Nothing remains of Sybaris, not a stone, and all that’s left of Crotona is just one column. That settled the matter for me.
This is said by Wilson, the hero of Somerset Maugham’s short story, The Lotus Eater. The words are said to the author, during their visit to Ananacapri, in course of communicating to him how he had resolved to settle permanently at Capri.

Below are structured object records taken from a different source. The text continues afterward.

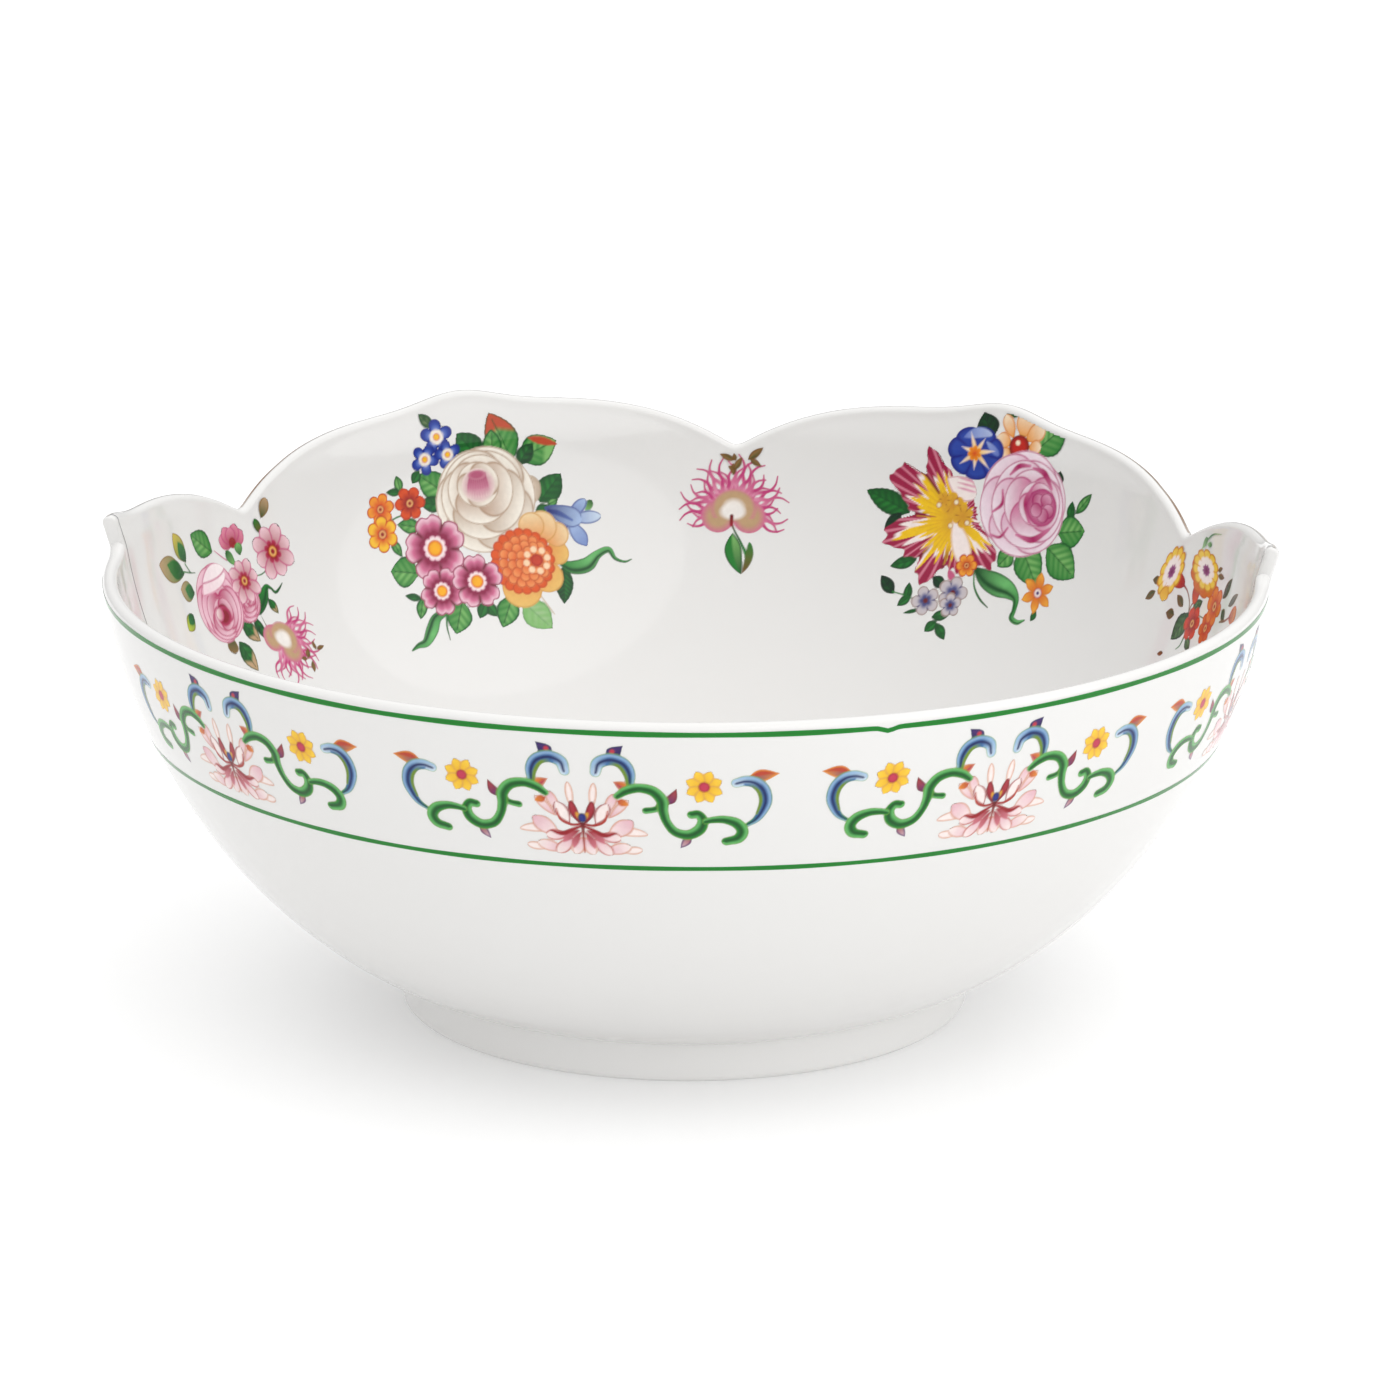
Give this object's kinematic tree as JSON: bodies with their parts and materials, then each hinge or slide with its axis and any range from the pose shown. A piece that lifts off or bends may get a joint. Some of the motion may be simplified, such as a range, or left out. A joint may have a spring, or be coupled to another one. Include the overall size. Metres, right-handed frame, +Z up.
{
  "type": "porcelain serving bowl",
  "caption": "Round porcelain serving bowl on a foot ring, one half with a plain rim and banded frieze, the other with a taller scalloped rim and floral sprays inside.",
  "frame": {"origin": "centre of the foot ring's resting face", "axes": "+Z up along the foot's axis; the seam between the two halves lies in the XZ plane, with the round half on -Y and the scalloped half on +Y"},
  "size_m": [0.2952, 0.2901, 0.1248],
  "materials": {
    "porcelain_foot": "clear gloss glaze over white porcelain, wiped bare on the resting face",
    "porcelain_round": "clear gloss glaze over white porcelain",
    "porcelain_scalloped": "clear gloss glaze over white porcelain",
    "gilt": "thin fired gilt line, brown gold, satin",
    "green_enamel": "fired green enamel line, glossy",
    "grey_enamel": "hair-fine fired grey line, glossy",
    "scroll_enamels": "fired transfer print in green, blue, pink and yellow enamels, glossy",
    "flower_enamels": "fired transfer print in pinks, crimson, blue, yellow and leaf greens, glossy",
    "orange_enamels": "fired transfer print in orange, iron red, yellow and olive green, glossy"
  },
  "bodies": {
    "root": {"foot_ring": "porcelain_foot", "round_wall": "porcelain_round", "scalloped_wall": "porcelain_scalloped", "gilt_rim_line": "gilt", "green_line_upper": "green_enamel", "green_line_lower": "green_enamel", "seam_line_left": "grey_enamel", "seam_line_right": "grey_enamel", "lotus_scroll_1": "scroll_enamels", "lotus_scroll_2": "scroll_enamels", "lotus_scroll_3": "scroll_enamels", "lotus_scroll_4": "scroll_enamels", "rose_bouquet": "flower_enamels", "tulip_bouquet": "flower_enamels", "thistle_sprig": "flower_enamels", "rose_spray": "flower_enamels", "trumpet_flower_spray": "orange_enamels", "poppy_spray_left": "orange_enamels", "poppy_spray_centre": "orange_enamels", "poppy_spray_right": "orange_enamels"}
  },
  "joints": []
}
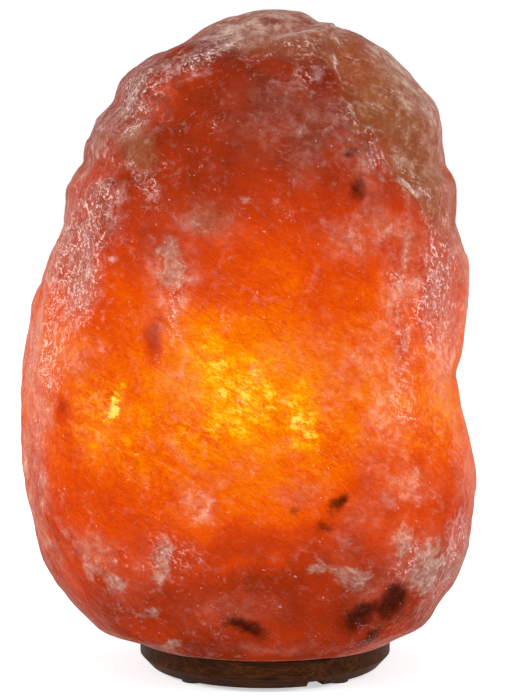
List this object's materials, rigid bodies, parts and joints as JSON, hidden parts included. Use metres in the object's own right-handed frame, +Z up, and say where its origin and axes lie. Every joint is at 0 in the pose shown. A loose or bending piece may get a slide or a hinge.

Wilson, originally the manager of the branch of a bank, was allured by the call of the natural beauty of Capri. He was tempted to leave his life of regular work and wages for it. The financial uncertainty of his proposed mode of living at Capri also troubled him. He was rather in a dilemma. But finally, his choice was made after reading a book of history,
written by Marion Crawford. He read in it an account of Sybaris and Crotona, two old cities. People in Sybairs enjoyed a leisurely, easy-going life, and were all happy. But people in Crotona spent their lives in industry and hardship and had nothing of the happiness of an easy-going life. Sometime after, the people of Crotona invaded Sybaris and destroyed it. But they also could not survive. Crotona was also vanquished sometime later by some other force. In fact, nothing of the two cities remained ultimately. Neither industry nor leisure was spared. So Wilson had his lesson and preferred a life of leisure to one of industry.
The sentence signifies that the same fate awaits industry and ease, and as such a life of ease is definitely preferable. The illustration is a quite meaningful analogy.